• **SHORT TASK**:
Repeat, please, only the lines from the top of the data down to the line with "What three.js and"; include both of those lines.
# START OF RECORD EXCERPTS
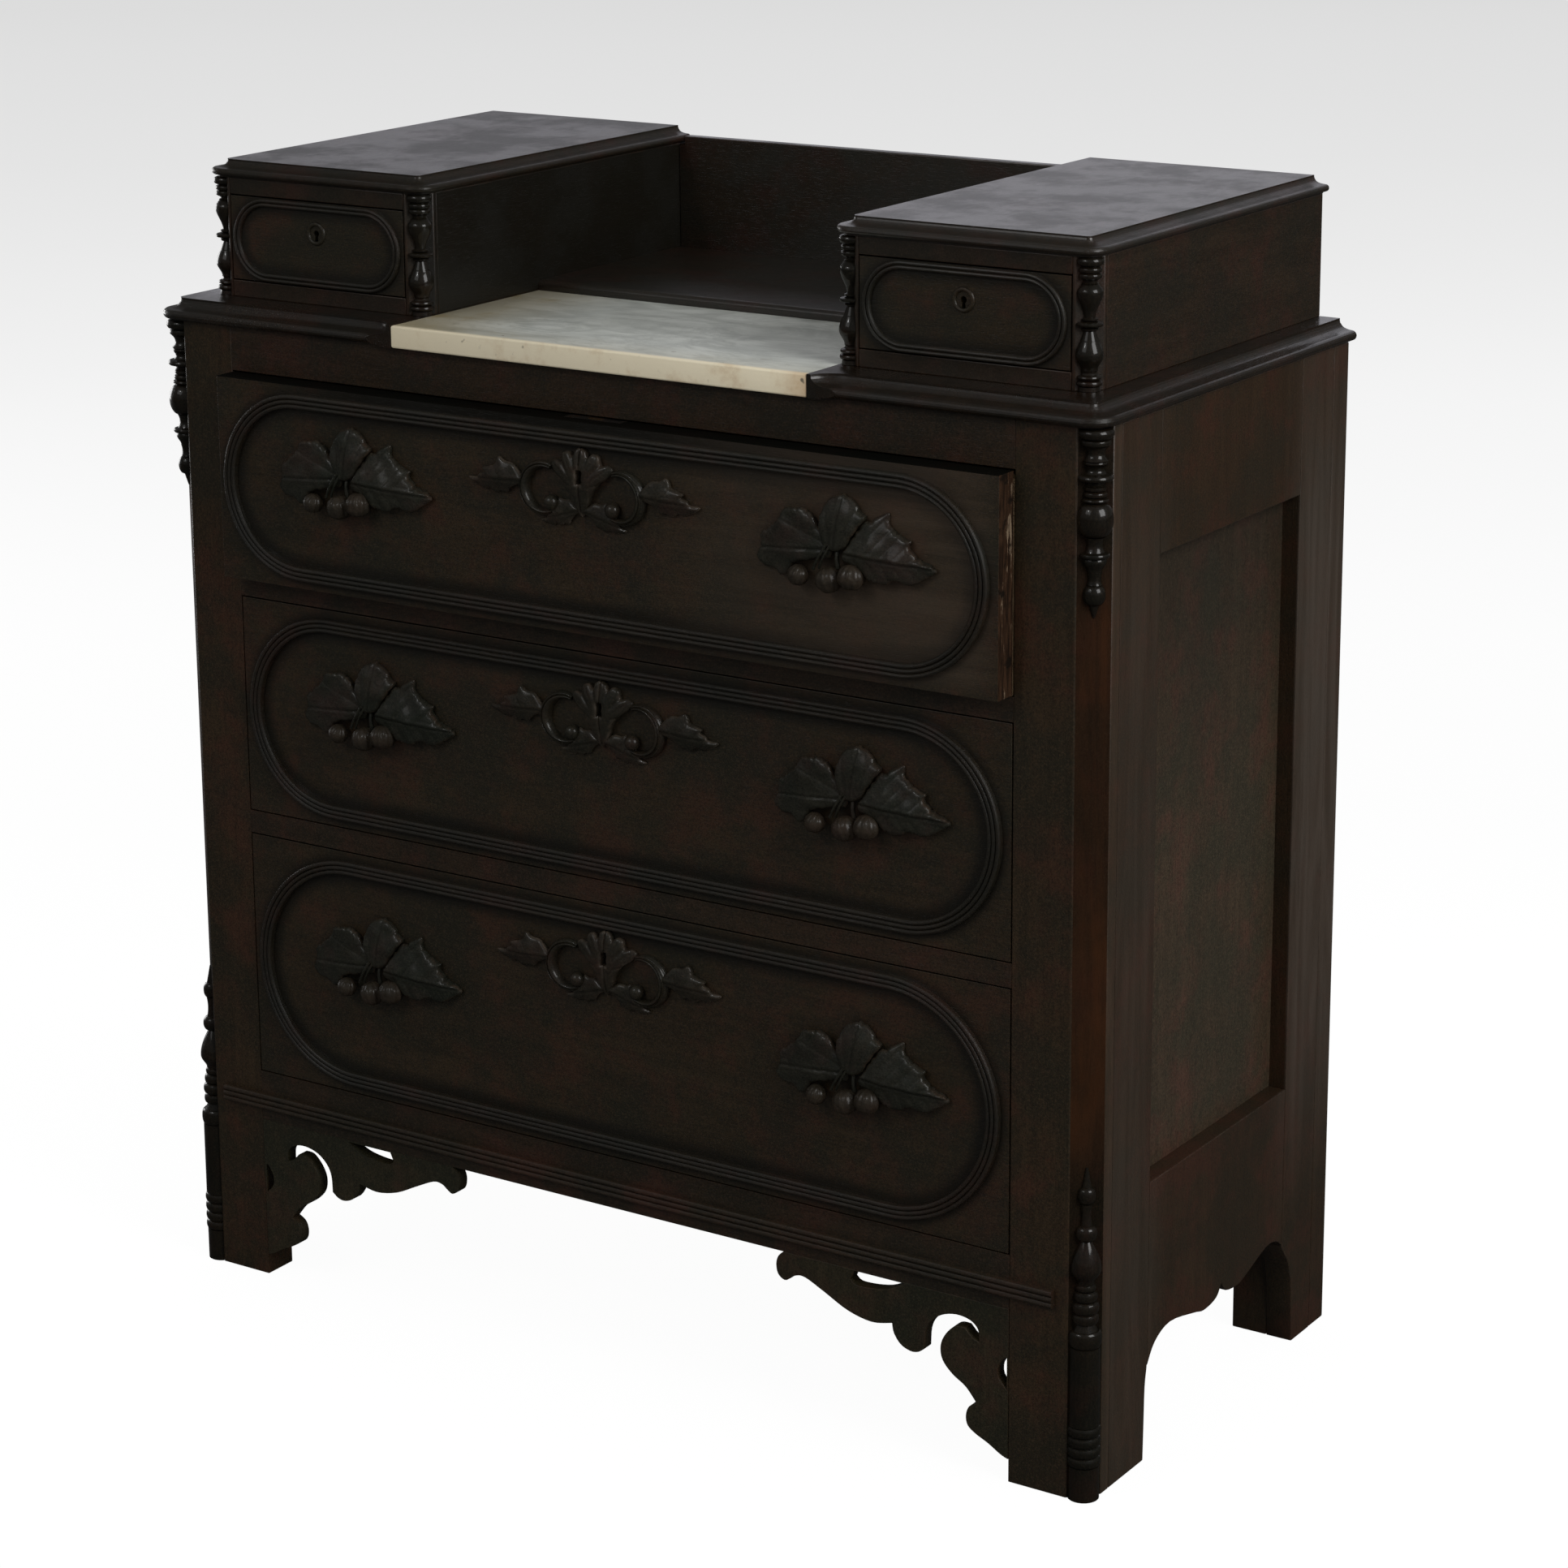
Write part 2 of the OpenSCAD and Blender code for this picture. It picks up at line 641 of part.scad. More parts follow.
// Lower turning, drawn 305 high: plain foot, rings, drum, rings, a pear and a tail
LOWER_H = 305;
function lower_outline(r) = concat(
    [[r - 1.5, 0], [r, 8], [r - 0.5, 27]],
    bead(33, r, 7, r - 3.5), bead(40, r - 1, 6, r - 4), bead(46.5, r - 1.5, 6, r - 4.5),
    [[r - 4, 51]],
    bead(57, r - 1, 6, r - 4), bead(64, r, 7, r - 3.5),
    [[r - 1.5, 69], [r - 1.5, 144]],
    bead(152, r, 12, r - 3.5),
    [[r - 6, 161], [r - 6, 165]],
    bead(170, r - 1.5, 6, r - 5), bead(177, r, 7, r - 5), bead(184, r - 2, 6, r - 6),
    bead(193, r - 5, 6, r - 7.5),
    [[r - 8, 198]],
    smooth([[r - 7, 200], [r - 1.5, 204], [r, 209], [r - 2, 217], [r - 6, 226], [r - 9.5, 235]]),
    bead(242, r - 5.5, 6, r - 9.5), bead(249, r - 4.5, 7, r - 9.5),
    [[5.5, 255], [4, 264]],
    bead(270, 5.5, 5, 3.5), bead(280, 7.5, 14, 4),
    bead(291, 5, 5, 3),
    smooth([[3, 294], [3.5, 299], [1, LOWER_H]], 3));

// Upper turning, drawn 160 high: tail, small ball, flange, ball, rings and a cap
UPPER_H = 160;
function upper_outline(r) = concat(
    smooth([[1, 0], [3.5, 9], [3, 14]], 3),
    bead(19, 6, 6, 3),
    bead(36, r - 6.5, 19, 4),
    [[5, 48]],
    smooth([[5.5, 50], [r - 7, 56], [r - 4, 62]], 3),
    bead(64.5, r - 3, 4, r - 5), bead(70.5, r - 7, 6, r - 10),
    [[r - 9, 75.5]],
    bead(92, r, 30, r - 8),
    bead(111.5, r - 8, 6, r - 10), bead(118, r - 7, 5.5, r - 10),
    bead(125, r - 1.5, 6.5, r - 7),
    bead(133.5, r - 8, 6, r - 10), bead(141, r - 6, 6, r - 9.5),
    bead(152.5, r, 14, r - 6),
    [[r - 6, UPPER_H]]);

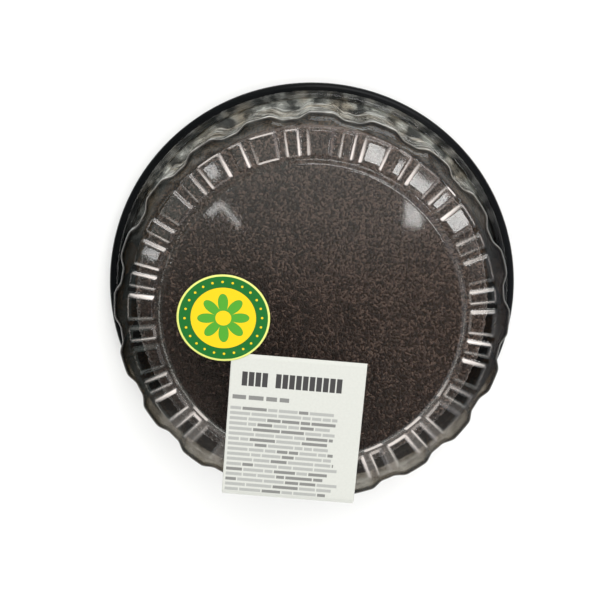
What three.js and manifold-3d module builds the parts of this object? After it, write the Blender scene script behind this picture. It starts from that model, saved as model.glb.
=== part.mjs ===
// A round chocolate cake covered with chocolate sprinkles, in the pack that it is sold in: a black
// vacuum-formed tray, a clear fluted lid that fits inside the rim of the tray, a sticker and a label.
// Millimetres, +Z up, the origin in the middle of the foot of the tray, the label towards -Y.
import * as THREE from "three";
import { mergeVertices } from "three/addons/utils/BufferGeometryUtils.js";
import Module from "manifold-3d";

// ---------------------------------------------------------------- driving dimensions
const RIM_RADIUS = 134;      // outside of the tray's rim
const PACK_HEIGHT = 91;      // floor to the lid's flat top
const CAKE_RADIUS = 107;
const CAKE_TOP = 66;
const FLUTES = 20;           // lobes round the lid

// Tray
const TRAY_SHEET = 0.8;
const FOOT_INNER = 90;       // the foot is a flat ring
const FOOT_OUTER = 109;
const FLOOR_RAISE = 1.2;     // the middle of the floor stands this far above the foot
const FLOOR_STEP = 2;        // and slopes down to it over this width
const WELL_TOP_RADIUS = 116;
const LEDGE_TOP = 11.5;      // where the lid's flange sits
const RIM_INNER = 125.6;
const RIM_TOP = 15;
const RIM_ROUND = 3;         // height of the rim's rounded top
const RIM_SKIRT = 8;         // the rim's outer edge comes down to here
const TRAY_STEPS = 48;

// Lid
const LID_SHEET = 0.7;
const FIT_GAP = 0.3;         // left between pieces that touch
const PANEL_RADIUS = 88.5;   // flat middle of the top
const MOAT_DEPTH = 2.8;      // channel round the panel, and the gaps between pads and ribs
const MOAT_SIDE = 1;         // width that the channel's inner side takes
const PAD_INNER = 92.3;
const PAD_OUTER = 107;
const PAD_FALL = 1;          // pads and ribs are this much lower at their outer ends
const PAD_END = 0.8;         // width that the outer ends take
const PAD_HALF = 3.6;        // degrees; a wide pad tops each lobe
const RIB_HALF = 1.8;        // degrees; a narrow rib stands in each valley
const SIDE_SLOPE = 0.6;      // degrees that the sides of pads and ribs take
const SHOULDER_DROP = 5;     // height of the rounding from the pads' ends down to the wall
const SHOULDER_STEPS = 3;
const SHOULDER_RADIUS = 113.4; // in a valley, and so the next one
const WALL_FOOT_RADIUS = 117.5;
const LOBE_DEPTH_TOP = 3.2;
const LOBE_DEPTH_FOOT = 3.8;
const LOBE_FLAT = 3;         // degrees from a lobe's middle to where it turns in
const LOBE_END = 7.4;        // and to where the valley begins
const FLANGE_RADIUS = 124.3; // here the flange turns up
const FLANGE_ROUND = 1;      // bevel between wall and flange
const LIP_RADIUS = 129;      // and ends in a lip that lies on the tray's rim
const LID_TURN = -2.7;       // degrees; one lobe's middle lies this far from +Y

// Cake
const CAKE_EDGE = 4;         // rounding of the top edge
const CAKE_FOOT_IN = 2;      // the side draws in this much at the foot
const CAKE_STEPS = 60;
const CAKE_TOP_RINGS = 9;
const CAKE_SIDE_RINGS = 4;
const CAKE_UNEVEN = 0.45;    // how far the sprinkled surface rises and falls
const SPRINKLE_LENGTH = 3.6;
const SPRINKLE_RADIUS = 0.65;
const SPRINKLE_SUNK = 0.15;  // its middle lies this far under the bare surface
const SPRINKLES_ON_TOP = 76;
const SPRINKLES_ON_SIDE = 30;
const SPRINKLE_EDGE_GAP = 6; // bare height at the side's foot and under its top edge
const SEED = 11;

// Sticker and label
const STICKER_HALF_WIDTH = 27.2;
const STICKER_HALF_HEIGHT = 25.8;
const STICKER_SHEET = 0.25;
const STICKER_PLACE = [-51.5, -1.2]; // it laps over a corner of the label
const LABEL_WIDTH = 80;
const LABEL_SHEET = 0.25;
const LABEL_FLAT = 84.8;     // from its top edge to where it bends down
const LABEL_BEND = 6;        // radius over the lid's shoulder
const LABEL_BEND_ANGLE = 77; // degrees
const LABEL_TAIL = 2.8;      // straight end down the side
const LABEL_TURN = -4.9;     // degrees, clockwise from above
const LABEL_PLACE = [-7.2, -25.3]; // middle of its top edge

// ---------------------------------------------------------------- helpers
const degrees = THREE.MathUtils.degToRad;
const GOLDEN_ANGLE = Math.PI * (3 - Math.sqrt(5));

function seededRandom(seed) {
  let state = seed;
  return () => {
    state = (state * 16807) % 2147483647;
    return state / 2147483647;
  };
}

const polar = (radius, angle, z) =>
  new THREE.Vector3(radius * Math.cos(angle), radius * Math.sin(angle), z);

// A closed solid from rings of points, from the middle of its top, outwards, down and back to the
// middle of its underside. Rings run anticlockwise from above, each end is one point, and of two rings
// in a row one may have half as many points as the other.
function ringSolid(rings) {
  const points = rings.flat();
  const starts = [];
  rings.reduce((sum, ring) => (starts.push(sum), sum + ring.length), 0);
  const faces = [];
  for (let r = 0; r + 1 < rings.length; r++) {
    const [here, next] = [rings[r], rings[r + 1]];
    const count = Math.max(here.length, next.length);
    for (let i = 0; i < count; i++) {
      const j = (i + 1) % count;
      const at = (ring, start, k) => start + Math.floor((k * ring.length) / count);
      const [a, b] = [at(here, starts[r], i), at(here, starts[r], j)];
      const [c, d] = [at(next, starts[r + 1], i), at(next, starts[r + 1], j)];
      if (a !== b) faces.push(a, c, b);
      if (c !== d) faces.push(b, c, d);
    }
  }
  const geometry = new THREE.BufferGeometry().setFromPoints(points);
  return geometry.setIndex(faces);
}

function named(name, geometry, colour, roughness, extra = {}) {
  const material = new THREE.MeshStandardMaterial({ color: colour, roughness, metalness: 0, ...extra });
  const mesh = new THREE.Mesh(geometry, material);
  mesh.name = name;
  return mesh;
}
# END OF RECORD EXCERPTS
• **THE OUTPUT**:
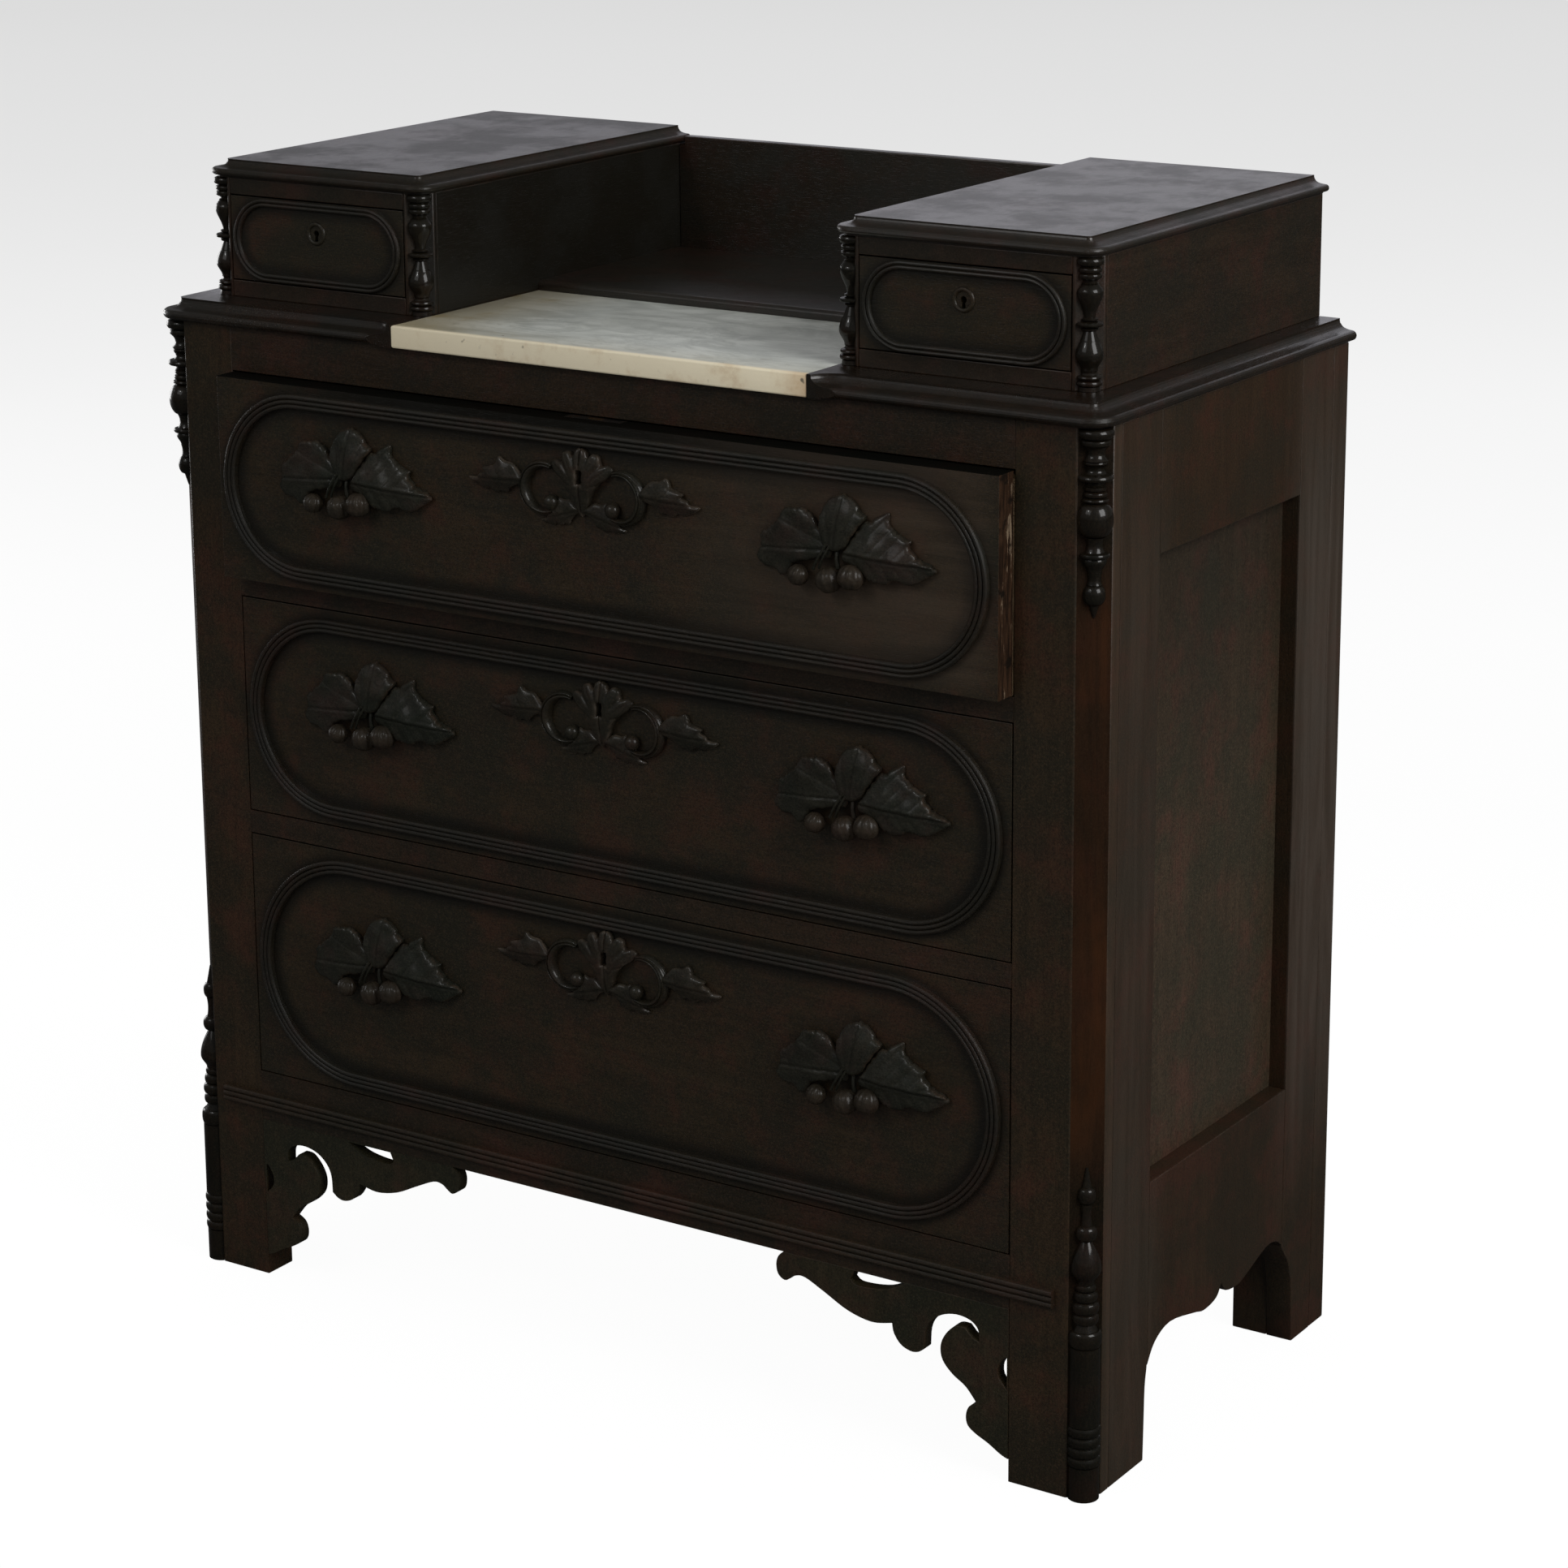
Write part 2 of the OpenSCAD and Blender code for this picture. It picks up at line 641 of part.scad. More parts follow.
// Lower turning, drawn 305 high: plain foot, rings, drum, rings, a pear and a tail
LOWER_H = 305;
function lower_outline(r) = concat(
    [[r - 1.5, 0], [r, 8], [r - 0.5, 27]],
    bead(33, r, 7, r - 3.5), bead(40, r - 1, 6, r - 4), bead(46.5, r - 1.5, 6, r - 4.5),
    [[r - 4, 51]],
    bead(57, r - 1, 6, r - 4), bead(64, r, 7, r - 3.5),
    [[r - 1.5, 69], [r - 1.5, 144]],
    bead(152, r, 12, r - 3.5),
    [[r - 6, 161], [r - 6, 165]],
    bead(170, r - 1.5, 6, r - 5), bead(177, r, 7, r - 5), bead(184, r - 2, 6, r - 6),
    bead(193, r - 5, 6, r - 7.5),
    [[r - 8, 198]],
    smooth([[r - 7, 200], [r - 1.5, 204], [r, 209], [r - 2, 217], [r - 6, 226], [r - 9.5, 235]]),
    bead(242, r - 5.5, 6, r - 9.5), bead(249, r - 4.5, 7, r - 9.5),
    [[5.5, 255], [4, 264]],
    bead(270, 5.5, 5, 3.5), bead(280, 7.5, 14, 4),
    bead(291, 5, 5, 3),
    smooth([[3, 294], [3.5, 299], [1, LOWER_H]], 3));

// Upper turning, drawn 160 high: tail, small ball, flange, ball, rings and a cap
UPPER_H = 160;
function upper_outline(r) = concat(
    smooth([[1, 0], [3.5, 9], [3, 14]], 3),
    bead(19, 6, 6, 3),
    bead(36, r - 6.5, 19, 4),
    [[5, 48]],
    smooth([[5.5, 50], [r - 7, 56], [r - 4, 62]], 3),
    bead(64.5, r - 3, 4, r - 5), bead(70.5, r - 7, 6, r - 10),
    [[r - 9, 75.5]],
    bead(92, r, 30, r - 8),
    bead(111.5, r - 8, 6, r - 10), bead(118, r - 7, 5.5, r - 10),
    bead(125, r - 1.5, 6.5, r - 7),
    bead(133.5, r - 8, 6, r - 10), bead(141, r - 6, 6, r - 9.5),
    bead(152.5, r, 14, r - 6),
    [[r - 6, UPPER_H]]);

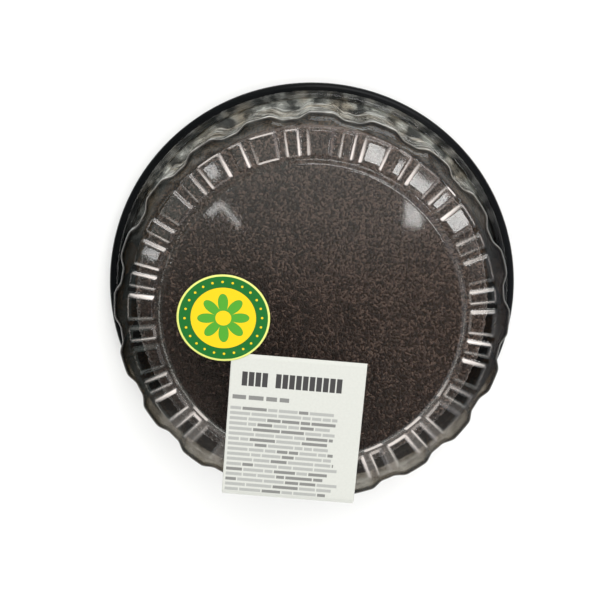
What three.js and manifold-3d module builds the parts of this object? After it, write the Blender scene script behind this picture. It starts from that model, saved as model.glb.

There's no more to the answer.